## What is needed
Go through the entries one line at a time, and gather every line that has the word "from".

## Extracted information

=======

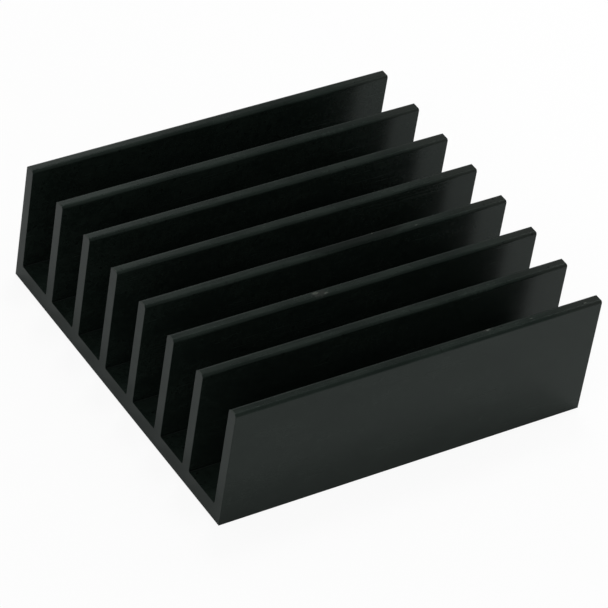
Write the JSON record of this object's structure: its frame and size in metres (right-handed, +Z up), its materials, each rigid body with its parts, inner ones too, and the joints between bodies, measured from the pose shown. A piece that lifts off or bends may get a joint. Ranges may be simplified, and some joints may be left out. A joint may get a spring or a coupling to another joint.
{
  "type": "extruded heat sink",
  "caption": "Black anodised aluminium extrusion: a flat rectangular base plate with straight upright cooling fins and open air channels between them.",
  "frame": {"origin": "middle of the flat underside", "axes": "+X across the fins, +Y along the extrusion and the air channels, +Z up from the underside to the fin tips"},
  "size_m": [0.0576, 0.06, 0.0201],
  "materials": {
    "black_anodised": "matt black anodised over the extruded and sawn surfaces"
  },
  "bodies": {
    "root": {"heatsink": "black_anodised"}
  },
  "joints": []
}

=======

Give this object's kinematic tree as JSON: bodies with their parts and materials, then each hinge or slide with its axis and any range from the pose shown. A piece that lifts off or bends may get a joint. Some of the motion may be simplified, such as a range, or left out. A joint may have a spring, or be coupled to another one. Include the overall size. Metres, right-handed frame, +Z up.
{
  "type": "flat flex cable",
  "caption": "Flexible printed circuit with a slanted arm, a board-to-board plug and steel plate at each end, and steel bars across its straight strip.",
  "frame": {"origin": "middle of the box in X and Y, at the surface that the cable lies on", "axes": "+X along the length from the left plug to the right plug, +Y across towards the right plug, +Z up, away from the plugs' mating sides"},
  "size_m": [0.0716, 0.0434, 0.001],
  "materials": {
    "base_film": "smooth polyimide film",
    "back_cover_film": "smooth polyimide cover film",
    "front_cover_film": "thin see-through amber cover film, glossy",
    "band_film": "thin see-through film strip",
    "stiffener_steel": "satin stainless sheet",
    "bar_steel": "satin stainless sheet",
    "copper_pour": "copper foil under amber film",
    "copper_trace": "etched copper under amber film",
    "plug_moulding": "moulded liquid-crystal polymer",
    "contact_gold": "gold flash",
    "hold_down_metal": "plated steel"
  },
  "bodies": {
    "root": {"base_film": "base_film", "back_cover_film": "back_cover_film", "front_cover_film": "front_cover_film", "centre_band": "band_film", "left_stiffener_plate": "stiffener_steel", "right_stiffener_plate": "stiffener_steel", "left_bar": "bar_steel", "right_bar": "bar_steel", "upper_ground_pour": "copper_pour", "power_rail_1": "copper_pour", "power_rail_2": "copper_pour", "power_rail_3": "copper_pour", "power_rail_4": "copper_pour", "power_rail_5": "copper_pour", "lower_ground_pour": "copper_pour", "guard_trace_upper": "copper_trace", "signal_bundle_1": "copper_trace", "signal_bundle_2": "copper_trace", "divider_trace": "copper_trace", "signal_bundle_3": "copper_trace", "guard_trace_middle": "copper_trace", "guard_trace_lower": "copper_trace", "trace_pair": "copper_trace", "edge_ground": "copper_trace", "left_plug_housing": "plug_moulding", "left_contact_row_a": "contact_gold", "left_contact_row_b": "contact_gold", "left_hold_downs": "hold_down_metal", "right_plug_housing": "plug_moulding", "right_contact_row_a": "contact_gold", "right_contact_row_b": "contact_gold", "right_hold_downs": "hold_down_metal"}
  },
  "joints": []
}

=======

## Answer to the task
Write the JSON record of this object's structure: its frame and size in metres (right-handed, +Z up), its materials, each rigid body with its parts, inner ones too, and the joints between bodies, measured from the pose shown. A piece that lifts off or bends may get a joint. Ranges may be simplified, and some joints may be left out. A joint may get a spring or a coupling to another joint.
  "frame": {"origin": "middle of the flat underside", "axes": "+X across the fins, +Y along the extrusion and the air channels, +Z up from the underside to the fin tips"},
Give this object's kinematic tree as JSON: bodies with their parts and materials, then each hinge or slide with its axis and any range from the pose shown. A piece that lifts off or bends may get a joint. Some of the motion may be simplified, such as a range, or left out. A joint may have a spring, or be coupled to another one. Include the overall size. Metres, right-handed frame, +Z up.
  "frame": {"origin": "middle of the box in X and Y, at the surface that the cable lies on", "axes": "+X along the length from the left plug to the right plug, +Y across towards the right plug, +Z up, away from the plugs' mating sides"},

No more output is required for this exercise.